What the task asks:
Repeat the lines that follow, leaving nothing out.

Recorded information:
..............................
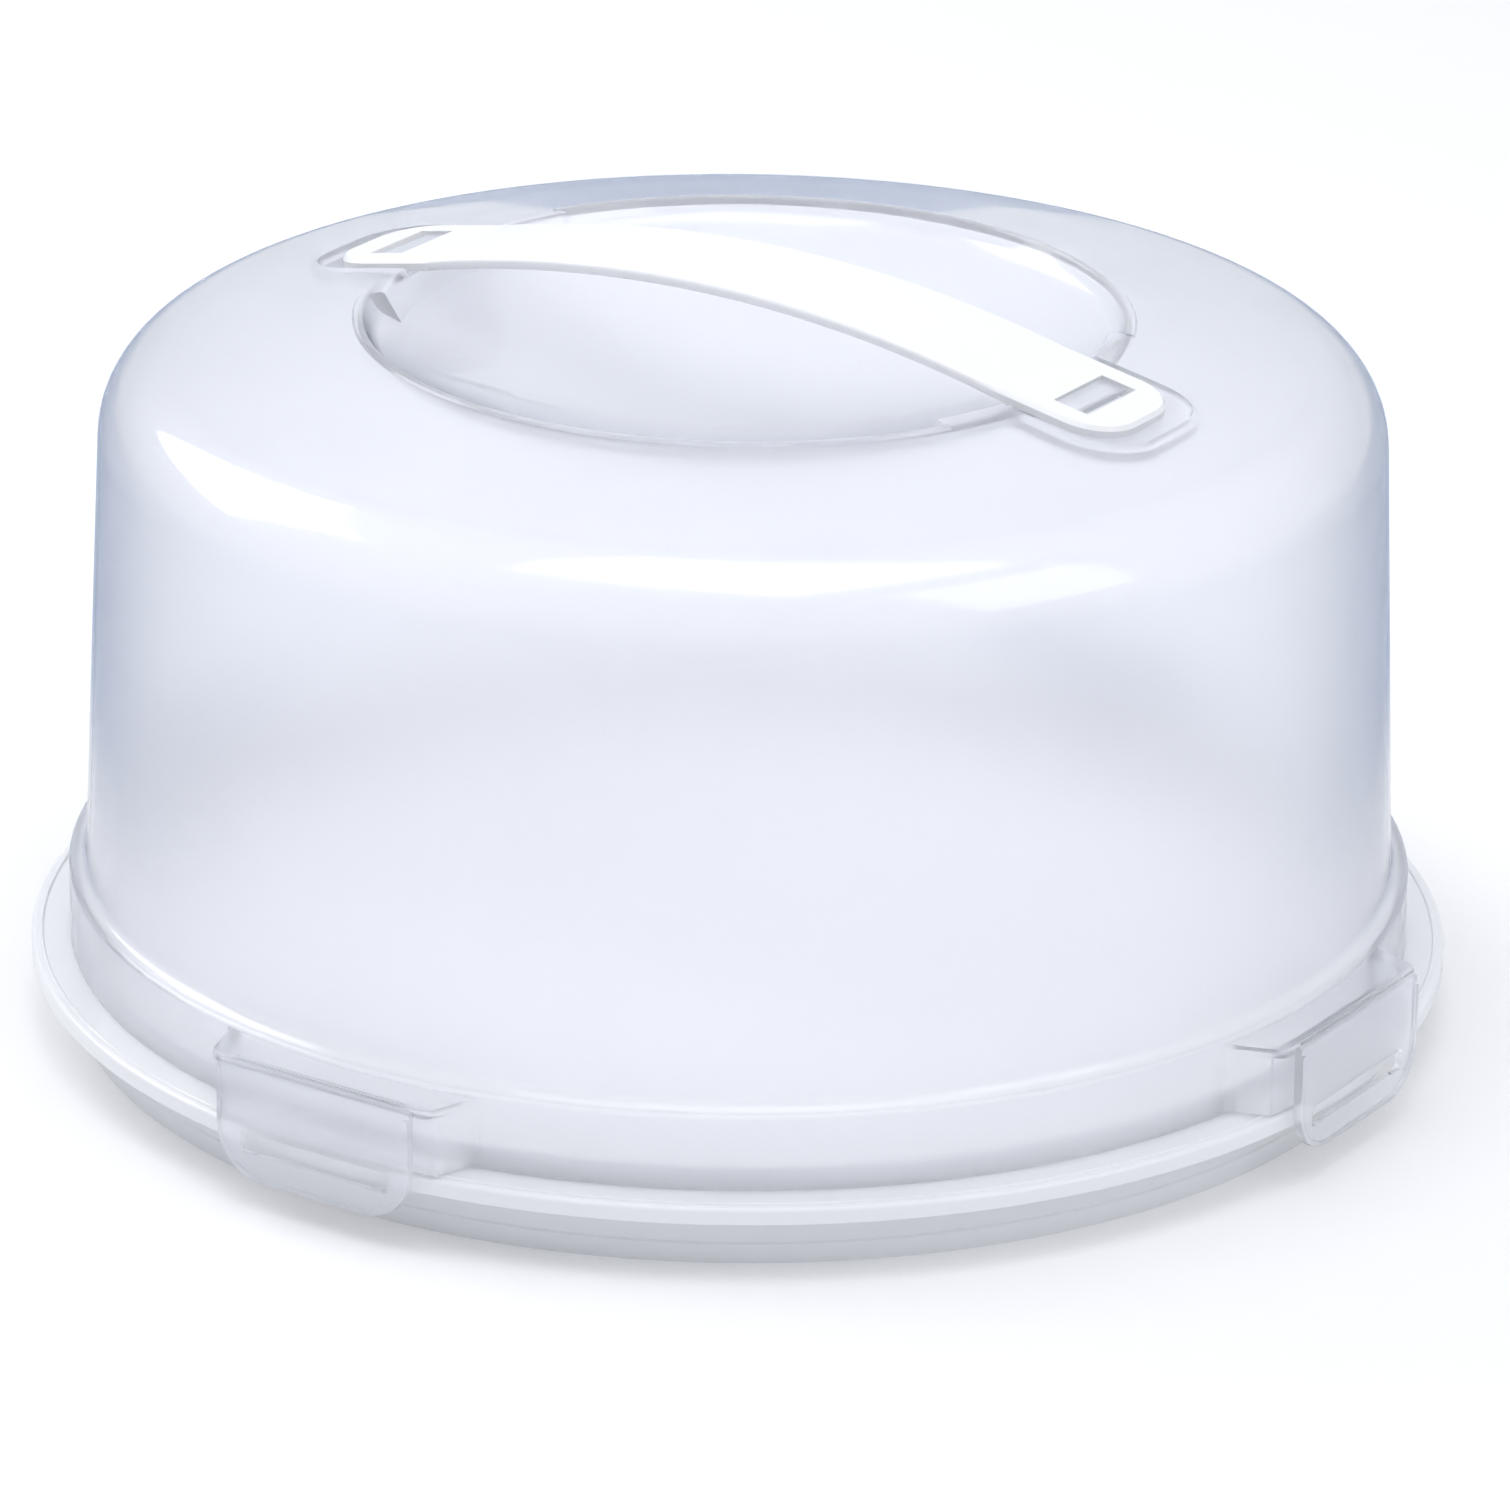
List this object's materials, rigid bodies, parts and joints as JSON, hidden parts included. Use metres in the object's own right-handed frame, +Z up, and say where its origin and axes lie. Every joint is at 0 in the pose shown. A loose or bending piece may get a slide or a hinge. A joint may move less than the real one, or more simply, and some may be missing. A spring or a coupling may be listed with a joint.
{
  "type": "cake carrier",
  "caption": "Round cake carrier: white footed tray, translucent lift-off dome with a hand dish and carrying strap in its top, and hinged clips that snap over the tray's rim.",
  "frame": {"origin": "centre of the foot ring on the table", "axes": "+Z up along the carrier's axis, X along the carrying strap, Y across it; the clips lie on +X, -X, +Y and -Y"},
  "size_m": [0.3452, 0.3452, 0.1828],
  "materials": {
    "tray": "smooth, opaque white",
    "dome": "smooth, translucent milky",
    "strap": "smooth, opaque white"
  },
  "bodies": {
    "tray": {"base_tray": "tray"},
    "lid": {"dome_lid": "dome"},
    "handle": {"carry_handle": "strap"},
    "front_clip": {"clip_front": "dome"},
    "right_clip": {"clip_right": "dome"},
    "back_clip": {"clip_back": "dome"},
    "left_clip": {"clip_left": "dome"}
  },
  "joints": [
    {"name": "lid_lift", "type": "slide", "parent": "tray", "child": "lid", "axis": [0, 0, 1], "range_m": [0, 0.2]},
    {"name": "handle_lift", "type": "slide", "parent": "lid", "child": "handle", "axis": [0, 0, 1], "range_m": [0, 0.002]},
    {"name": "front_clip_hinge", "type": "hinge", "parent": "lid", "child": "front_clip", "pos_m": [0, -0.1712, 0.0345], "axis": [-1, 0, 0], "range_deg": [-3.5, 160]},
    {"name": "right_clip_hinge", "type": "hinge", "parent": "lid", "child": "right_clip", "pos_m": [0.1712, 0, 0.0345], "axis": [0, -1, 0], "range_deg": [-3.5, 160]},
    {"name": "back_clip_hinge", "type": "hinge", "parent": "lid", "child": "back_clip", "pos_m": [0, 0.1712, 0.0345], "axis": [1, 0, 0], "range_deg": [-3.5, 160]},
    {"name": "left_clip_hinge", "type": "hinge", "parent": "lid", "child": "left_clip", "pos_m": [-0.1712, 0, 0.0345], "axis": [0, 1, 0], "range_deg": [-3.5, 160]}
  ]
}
..............................
Response:
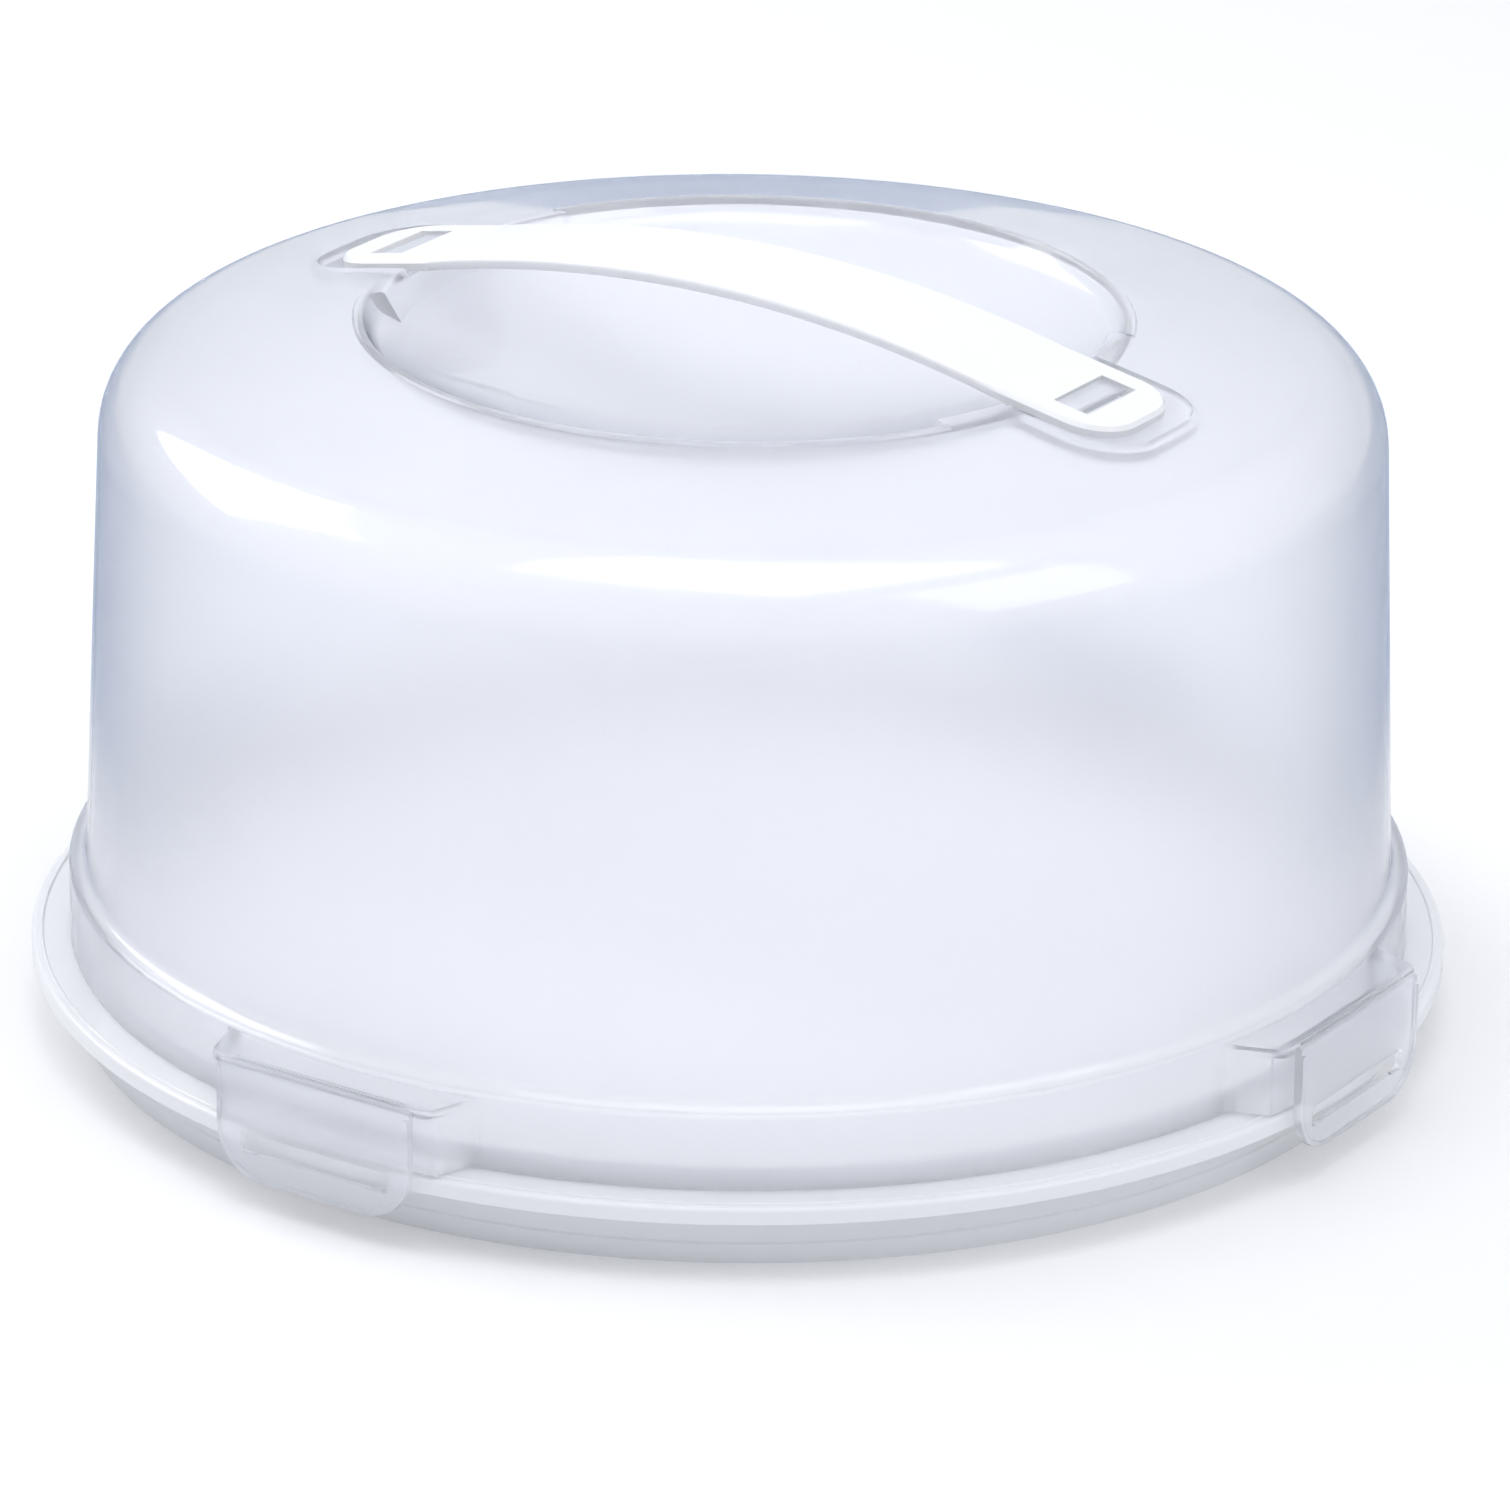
List this object's materials, rigid bodies, parts and joints as JSON, hidden parts included. Use metres in the object's own right-handed frame, +Z up, and say where its origin and axes lie. Every joint is at 0 in the pose shown. A loose or bending piece may get a slide or a hinge. A joint may move less than the real one, or more simply, and some may be missing. A spring or a coupling may be listed with a joint.
{
  "type": "cake carrier",
  "caption": "Round cake carrier: white footed tray, translucent lift-off dome with a hand dish and carrying strap in its top, and hinged clips that snap over the tray's rim.",
  "frame": {"origin": "centre of the foot ring on the table", "axes": "+Z up along the carrier's axis, X along the carrying strap, Y across it; the clips lie on +X, -X, +Y and -Y"},
  "size_m": [0.3452, 0.3452, 0.1828],
  "materials": {
    "tray": "smooth, opaque white",
    "dome": "smooth, translucent milky",
    "strap": "smooth, opaque white"
  },
  "bodies": {
    "tray": {"base_tray": "tray"},
    "lid": {"dome_lid": "dome"},
    "handle": {"carry_handle": "strap"},
    "front_clip": {"clip_front": "dome"},
    "right_clip": {"clip_right": "dome"},
    "back_clip": {"clip_back": "dome"},
    "left_clip": {"clip_left": "dome"}
  },
  "joints": [
    {"name": "lid_lift", "type": "slide", "parent": "tray", "child": "lid", "axis": [0, 0, 1], "range_m": [0, 0.2]},
    {"name": "handle_lift", "type": "slide", "parent": "lid", "child": "handle", "axis": [0, 0, 1], "range_m": [0, 0.002]},
    {"name": "front_clip_hinge", "type": "hinge", "parent": "lid", "child": "front_clip", "pos_m": [0, -0.1712, 0.0345], "axis": [-1, 0, 0], "range_deg": [-3.5, 160]},
    {"name": "right_clip_hinge", "type": "hinge", "parent": "lid", "child": "right_clip", "pos_m": [0.1712, 0, 0.0345], "axis": [0, -1, 0], "range_deg": [-3.5, 160]},
    {"name": "back_clip_hinge", "type": "hinge", "parent": "lid", "child": "back_clip", "pos_m": [0, 0.1712, 0.0345], "axis": [1, 0, 0], "range_deg": [-3.5, 160]},
    {"name": "left_clip_hinge", "type": "hinge", "parent": "lid", "child": "left_clip", "pos_m": [-0.1712, 0, 0.0345], "axis": [0, 1, 0], "range_deg": [-3.5, 160]}
  ]
}